Obama is not the first to fail in the face of genocide. Franklin Roosevelt ignored the Holocaust, Bill Clinton neglected Rwanda and George W. Bush sidelined Darfur. To understand why elected officials — let alone people — overlook mass slaughters, one must understand the psychology of large numbers and political isolationism.
During the mid-19th century, E. H. Weber and Gustav Fechner developed a psychophysical theory in which people’s ability to detect changes in a stimulus rapidly decreases as the magnitude of the stimulus increases — compassion fatigue, more or less. Known today as Weber’s law, this theory evidences itself in our mental representation of numbers. For example, doesn’t the value difference between one and two seems greater than the value difference between eight and nine?
This process, “psychological numbing”, can explain why people are more flustered by 10 deaths than 10,000. In 1997, Paul Slovic demonstrated that study respondents valued saving 9,000 lives in a smaller population more than saving 10 times as many lives in a larger population. Nature writer Annie Dillard touched upon this phenomenon, stating: “There are 1,198,500,000 people alive now in China. To get a feel for what this means, simply take yourself — in all your singularity, importance, complexity and love — and multiply by 1,198,500,000. See? Nothing to it.” Nonprofits and rescue organizations avoid psychological numbing by asking for donations using a single-sufferer template instead of listing generic statistics. People donate more to one sick face than to one sick village.
Unfortunately, psychological numbing is so innate that it contributes to government groupthink and constantly underlies humanitarian decisions. Combining this ubiquitous phenomenon with Obama’s political isolationism in the Middle East most likely yielded a timid policy in Syria that left the remaining citizens of Aleppo struggling for their lives.

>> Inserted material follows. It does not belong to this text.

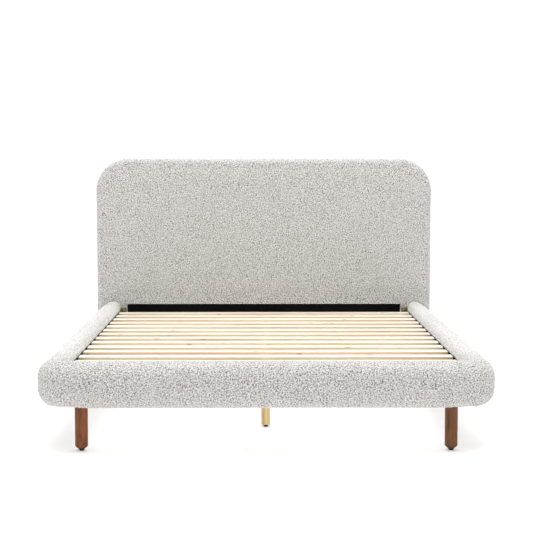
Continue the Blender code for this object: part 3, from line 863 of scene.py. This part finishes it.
# ------------------------------------------------------------------ materials
class Shader:
    """A Principled material whose nodes are added by short calls."""

    MIX_INPUTS = (0, 6, 7)  # a colour Mix node's factor and its two colours
    MIX_OUTPUT = 2

    def __init__(self, name, **values):
        self.material = bpy.data.materials.new(name)
        self.material.use_nodes = True
        self.tree = self.material.node_tree
        self.surface = self.tree.nodes["Principled BSDF"]
        for socket, value in values.items():
            self.surface.inputs[socket.replace("_", " ")].default_value = value
        self.place = self.add("ShaderNodeTexCoord").outputs["Object"]

    def add(self, kind, **settings):
        """A new node of this kind."""
        node = self.tree.nodes.new(kind)
        for key, value in settings.items():
            setattr(node, key, value)
        return node

    def link(self, output, target):
        """Joins a node's output to another's input."""
        self.tree.links.new(output, target)

    def stretched(self, scale, shift=(0, 0, 0)):
        """The object's coordinates times scale; a small scale draws a pattern out."""
        node = self.add("ShaderNodeMapping")
        node.inputs["Scale"].default_value = scale
        node.inputs["Location"].default_value = shift
        self.link(self.place, node.inputs["Vector"])
        return node.outputs["Vector"]

    def noise(self, scale, detail=2.0, vector=None, distortion=0.0, output="Fac"):
        """Noise at the object's coordinates, or at vector."""
        node = self.add("ShaderNodeTexNoise")
        node.inputs["Scale"].default_value = scale
        node.inputs["Detail"].default_value = detail
        node.inputs["Distortion"].default_value = distortion
        self.link(vector or self.place, node.inputs["Vector"])
        return node.outputs[output]

    def math(self, operation, a, b=0.0, clamp=False):
        """One sum of two outputs or numbers."""
        node = self.add("ShaderNodeMath", operation=operation, use_clamp=clamp)
        for socket, value in zip(node.inputs, (a, b)):
            if isinstance(value, (int, float)):
                socket.default_value = value
            else:
                self.link(value, socket)
        return node.outputs[0]

    def ramp(self, factor, stops):
        """Colours along factor; stops are (position, (red, green, blue))."""
        node = self.add("ShaderNodeValToRGB")
        elements = node.color_ramp.elements
        while len(elements) < len(stops):
            elements.new(0.5)
        for element, (position, colour) in zip(elements, stops):
            element.position = position
            element.color = (*colour, 1)
        self.link(factor, node.inputs["Fac"])
        return node.outputs["Color"]

    def mix(self, factor, a, b, blend="MIX"):
        """Two colours mixed; each of the three may be an output or a value."""
        node = self.add("ShaderNodeMix", data_type="RGBA", blend_type=blend)
        sockets = [node.inputs[i] for i in self.MIX_INPUTS]
        for socket, value in zip(sockets, (factor, a, b)):
            if isinstance(value, (int, float)):
                socket.default_value = value
            elif isinstance(value, tuple):
                socket.default_value = (*value, 1)
            else:
                self.link(value, socket)
        return node.outputs[self.MIX_OUTPUT]

    def bump(self, height, distance, strength):
        """Raises the surface by up to distance where height is 1."""
        node = self.add("ShaderNodeBump")
        node.inputs["Distance"].default_value = distance
        node.inputs["Strength"].default_value = strength
        self.link(height, node.inputs["Height"])
        self.link(node.outputs["Normal"], self.surface.inputs["Normal"])

    def colour(self, output):
        """Makes an output the surface's colour."""
        self.link(output, self.surface.inputs["Base Color"])

    def roughness(self, factor, low, high):
        """Roughness between low and high as factor goes from 0 to 1."""
        span = self.add("ShaderNodeMapRange")
        span.inputs["To Min"].default_value = low
        span.inputs["To Max"].default_value = high
        self.link(factor, span.inputs["Value"])
        self.link(span.outputs["Result"], self.surface.inputs["Roughness"])


def boucle_material():
    """Looped off-white yarn: pale loops over gaps painted grey as shade, curly close up, with a
    soft sheen.
    """
    s = Shader("boucle", Roughness=0.95, Sheen_Weight=0.6, Sheen_Roughness=0.4)
    s.surface.inputs["Specular IOR Level"].default_value = 0.1
    wander = s.add("ShaderNodeVectorMath", operation="MULTIPLY_ADD")
    s.link(s.noise(scale=260, detail=1, output="Color"), wander.inputs[0])
    wander.inputs[1].default_value = (LOOP, LOOP, LOOP)
    s.link(s.place, wander.inputs[2])
    curls = s.add("ShaderNodeTexVoronoi", feature="F1")
    curls.inputs["Scale"].default_value = 230
    s.link(wander.outputs[0], curls.inputs["Vector"])
    curl = s.math("SUBTRACT", 1.0, curls.outputs["Distance"], clamp=True)
    fibres = s.noise(scale=900, detail=2, vector=wander.outputs[0])
    pile = s.add("ShaderNodeAttribute", attribute_name="pile").outputs["Fac"]
    curl_share, fibre_share, pile_share = 0.45, 0.15, 0.40
    fine = s.math("MULTIPLY", fibres, fibre_share)
    coarse = s.math("MULTIPLY", pile, pile_share)
    height = s.math("MULTIPLY", curl, curl_share)
    height = s.math("ADD", height, s.math("ADD", fine, coarse))
    # painted shade: the colour darkens with the height, down into the gaps between the loops
    s.colour(s.ramp(height, BOUCLE_AND_GAP_SHADE))
    s.bump(height, distance=0.004, strength=0.8)
    return s.material


def along_grain(axis, across, along):
    """Scales for a pattern drawn out along one axis (0, 1 or 2)."""
    scale = list(across)
    scale[axis] = along
    return scale


def pine_material(name, axis, side_colours=PALE_PINE):
    """Planed pine with the grain along one axis: fine lines, soft bands and a few knots.

    Faces pointing up or down get paler colours as painted top light, and no two pieces are
    alike."""
    s = Shader(name, Roughness=0.4)
    own = s.add("ShaderNodeVectorMath", operation="SCALE")
    own.inputs[0].default_value = (9.0, 7.0, 5.0)
    s.link(s.add("ShaderNodeObjectInfo").outputs["Random"], own.inputs["Scale"])
    moved = s.add("ShaderNodeVectorMath", operation="ADD")
    s.link(s.place, moved.inputs[0])
    s.link(own.outputs[0], moved.inputs[1])
    s.place = moved.outputs[0]

    lines = s.stretched(along_grain(axis, across=(70, 70, 70), along=1.6))
    grain = s.noise(scale=1.0, detail=6, vector=lines, distortion=0.4)
    bands = s.stretched(along_grain(axis, across=(8, 8, 8), along=1.1), (3.1, 1.7, 0.4))
    broad = s.noise(scale=1.0, detail=2, vector=bands)
    # painted top light: the more a face points up or down, the more it takes the paler colours
    facing = s.add("ShaderNodeSeparateXYZ")
    s.link(s.add("ShaderNodeNewGeometry").outputs["Normal"], facing.inputs[0])
    top_light_share = s.math("ABSOLUTE", facing.outputs["Z"])
    wood = s.mix(top_light_share, s.ramp(grain, side_colours), s.ramp(grain, PAINTED_TOP_LIGHT_PINE))
    wood = s.mix(1.0, wood, s.ramp(broad, PINE_TINT), "MULTIPLY")

    knots = s.add("ShaderNodeTexVoronoi", feature="F1")
    knots.inputs["Scale"].default_value = 1.0
    spots = s.stretched(along_grain(axis, across=(11, 11, 30), along=9))
    s.link(spots, knots.inputs["Vector"])
    from_knot = s.math("MULTIPLY", knots.outputs["Distance"], 6.0)
    knot = s.math("SUBTRACT", 1.0, from_knot, clamp=True)
    s.colour(s.mix(s.math("MULTIPLY", knot, 0.8), wood, PINE_KNOT))
    s.roughness(grain, low=0.30, high=0.50)
    s.bump(grain, distance=0.0004, strength=0.5)
    return s.material


def walnut_material(name, tint):
    """Satin walnut with the grain running down the leg; its tip is darkened with painted shade
    near the floor.
    """
    s = Shader(name, Roughness=0.5)
    s.surface.inputs["Specular IOR Level"].default_value = 0.3
    lines, bands = s.stretched((120, 120, 6)), s.stretched((30, 30, 9), (0.2, 0.9, 0.4))
    grain = s.noise(scale=1.0, detail=6, vector=lines, distortion=0.8)
    broad = s.noise(scale=1.0, detail=3, vector=bands, distortion=1.2)
    both = s.math("ADD", s.math("MULTIPLY", grain, 0.5), s.math("MULTIPLY", broad, 0.5))
    wood = s.mix(1.0, s.ramp(both, WALNUT), tint, "MULTIPLY")
    height = s.add("ShaderNodeSeparateXYZ")
    s.link(s.place, height.inputs[0])
    # painted shade: the colour darkens towards the leg's tip at the floor
    tip = s.add("ShaderNodeMapRange", interpolation_type="SMOOTHSTEP")
    tip.inputs["From Min"].default_value = TIP_SHADE_TO
    tip.inputs["From Max"].default_value = TIP_SHADE_FROM
    tip.inputs["To Min"].default_value = TIP_SHADE_STRENGTH
    tip.inputs["To Max"].default_value = 0.0
    s.link(height.outputs["Z"], tip.inputs["Value"])
    s.colour(s.mix(tip.outputs["Result"], wood, TIP_SHADE_COLOUR))
    s.roughness(grain, low=0.40, high=0.60)
    s.bump(grain, distance=0.0003, strength=0.4)
    return s.material


def zinc_material():
    """Yellow-passivated zinc: a metal whose film shifts between gold, red and green."""
    s = Shader("zinc", Roughness=0.35, Metallic=1.0)
    s.colour(s.ramp(s.noise(scale=24, detail=1.5, distortion=0.3), ZINC_FILM))
    scratches = s.noise(scale=1.0, detail=4, vector=s.stretched((900, 900, 60)))
    s.roughness(scratches, low=0.25, high=0.48)
    s.bump(scratches, distance=0.0001, strength=0.3)
    return s.material


def lining_material():
    """Black non-woven cloth: flat fibres pressed together."""
    s = Shader("black_lining", Roughness=0.9)
    s.surface.inputs["Specular IOR Level"].default_value = 0.1
    fibres = s.noise(scale=420, detail=4, distortion=1.5)
    blotch = s.noise(scale=6, detail=2)
    both = s.math("ADD", s.math("MULTIPLY", fibres, 0.6), s.math("MULTIPLY", blotch, 0.4))
    s.colour(s.ramp(both, BLACK_LINING))
    s.bump(fibres, distance=0.0005, strength=0.6)
    return s.material


def coated_steel_material():
    """Black powder coat with its fine orange peel."""
    s = Shader("black_steel", Roughness=0.5)
    peel = s.noise(scale=700, detail=2)
    s.colour(s.ramp(s.noise(scale=40, detail=3), BLACK_COATING))
    s.roughness(peel, low=0.38, high=0.58)
    s.bump(peel, distance=0.0002, strength=0.5)
    return s.material


def plastic_material():
    """Matt black moulded plastic with a light spark-eroded grain."""
    s = Shader("black_plastic", Roughness=0.5)
    s.surface.inputs["Specular IOR Level"].default_value = 0.2
    grain = s.noise(scale=1500, detail=2)
    s.colour(s.ramp(s.noise(scale=90, detail=2), BLACK_PLASTIC))
    s.roughness(grain, low=0.45, high=0.62)
    s.bump(grain, distance=0.0001, strength=0.5)
    return s.material


def plywood_material():
    """Poplar plywood with a pale face grain across the headboard."""
    s = Shader("plywood", Roughness=0.6)
    lines = s.stretched((2.2, 40, 30))
    grain = s.noise(scale=1.0, detail=5, vector=lines, distortion=0.6)
    s.colour(s.ramp(grain, PLYWOOD))
    s.roughness(grain, low=0.5, high=0.7)
    s.bump(grain, distance=0.0003, strength=0.4)
    return s.material


# ------------------------------------------------------------------ stage, light and camera
def make_stage():
    """A pale floor without edges in view."""
    bm = bmesh.new()
    bmesh.ops.create_grid(bm, x_segments=1, y_segments=1, size=FLOOR_HALF_SIZE)
    s = Shader("studio_floor", Roughness=0.8, Emission_Strength=FLOOR_GLOW)
    s.surface.inputs["Emission Color"].default_value = WHITE
    s.colour(s.ramp(s.noise(scale=0.6, detail=2), STUDIO_FLOOR))
    floor = new_piece("studio_floor", bm, s.material, smooth=False)


def make_light():
    """A white cove, bright round the horizon, a wide lamp from above and two softboxes."""
    world = bpy.data.worlds.new("studio")
    world.use_nodes = True
    tree = world.node_tree
    background = tree.nodes["Background"]
    place = tree.nodes.new("ShaderNodeTexCoord")
    split = tree.nodes.new("ShaderNodeSeparateXYZ")
    fade = tree.nodes.new("ShaderNodeMapRange")
    fade.inputs["From Min"].default_value = COVE_FADE[0]
    fade.inputs["From Max"].default_value = COVE_FADE[1]
    fade.inputs["To Min"].default_value = COVE_HORIZON
    fade.inputs["To Max"].default_value = COVE_OVERHEAD
    tree.links.new(place.outputs["Generated"], split.inputs[0])
    tree.links.new(split.outputs["Z"], fade.inputs["Value"])
    tree.links.new(fade.outputs["Result"], background.inputs["Strength"])
    background.inputs["Color"].default_value = WHITE
    bpy.context.scene.world = world

    lamp = bpy.data.lights.new("overhead", "SUN")
    lamp.energy = OVERHEAD_POWER
    lamp.angle = math.radians(OVERHEAD_SPREAD)
    obj = bpy.data.objects.new("overhead", lamp)
    bpy.context.scene.collection.objects.link(obj)

    for name, (place, target, size, power) in SOFTBOXES.items():
        lamp = bpy.data.lights.new(name, "AREA")
        lamp.shape = "RECTANGLE"
        lamp.size, lamp.size_y = size
        lamp.energy = power
        obj = bpy.data.objects.new(name, lamp)
        obj.location = place
        aim = Vector(target) - Vector(place)
        obj.rotation_euler = aim.to_track_quat("-Z", "Y").to_euler()
        obj.visible_camera = False
        bpy.context.scene.collection.objects.link(obj)


def make_camera():
    """The photographer's place: in front of the foot end at chest height."""
    camera = bpy.data.cameras.new("camera")
    camera.lens = CAMERA_LENS
    camera.sensor_width = CAMERA_SENSOR
    obj = bpy.data.objects.new("camera", camera)
    obj.location = CAMERA_PLACE
    obj.rotation_euler = (math.radians(90 - CAMERA_DIP), 0, math.radians(CAMERA_TURN))
    bpy.context.scene.collection.objects.link(obj)
    bpy.context.scene.camera = obj
    bpy.context.scene.view_settings.view_transform = "Standard"


# ------------------------------------------------------------------ put together
def paint(material, *names):
    """Gives CAD nodes a finished material on their object's slots."""
    for name in names:
        node = NODES[name]
        if not node.material_slots:
            node.data.materials.append(material)
        for material_slot in node.material_slots:
            material_slot.link = "OBJECT"
            material_slot.material = material


def named(*starts):
    """The CAD nodes whose names start so."""
    return [name for name in NODES if name.startswith(starts)]


make_camera()
make_light()
make_stage()

boucle = boucle_material()
zinc = zinc_material()
plastic = plastic_material()
crossways = named("slat_0", "slat_1", "headboard_top", "headboard_lower", "headboard_bottom")
lined = named("side_rail_core", "footboard_core", "slat_ledge", "headboard_lining_board")
paint(pine_material("pine_across", 0), *crossways)
paint(pine_material("pine_lengthwise", 1), "centre_beam")
paint(pine_material("pine_upright", 2, GOLDEN_PINE), *named("centre_leg", "headboard_post"))
paint(walnut_material("walnut_red", RED_WALNUT), "leg_foot_left", "leg_head_right")
paint(walnut_material("walnut_brown", BROWN_WALNUT), "leg_foot_right", "leg_head_left")
paint(zinc, *named("corner_bracket"))
paint(lining_material(), *lined)
paint(coated_steel_material(), *named("beam_saddle"))
paint(plastic, *named("glide_"))
paint(plywood_material(), "headboard_front_panel")

noise.seed_set(NOISE_SEED)
headboard_pad(boucle)
headboard_back_cover(boucle)
footboard_pad(boucle)
for label, side in (("left", -1), ("right", 1)):
    side_rail_pad(label, side, boucle)
for number in (1, 2, 3):
    levelling_foot(number, plastic, zinc)
for name in named("head_bolt", "foot_bolt"):
    button_bolt(name, zinc)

At the end of the day, liberal elites at Yale have to accept that our Obama — an Obama who uplifted the marginalized in America and made change in our country believable — was the same Obama who let thousands of Syrian civilians die from missiles directed by Assad, Russia and Iran. Progressive circles are becoming sentimental toward our president’s achievements when we should be caustic to his mistakes. Doing so with nonpartisan clarity would teach us political lessons down the line, girding us for the worst atrocities Trump might let slide. It is our duty to be honest about how thousands died in besieged Aleppo.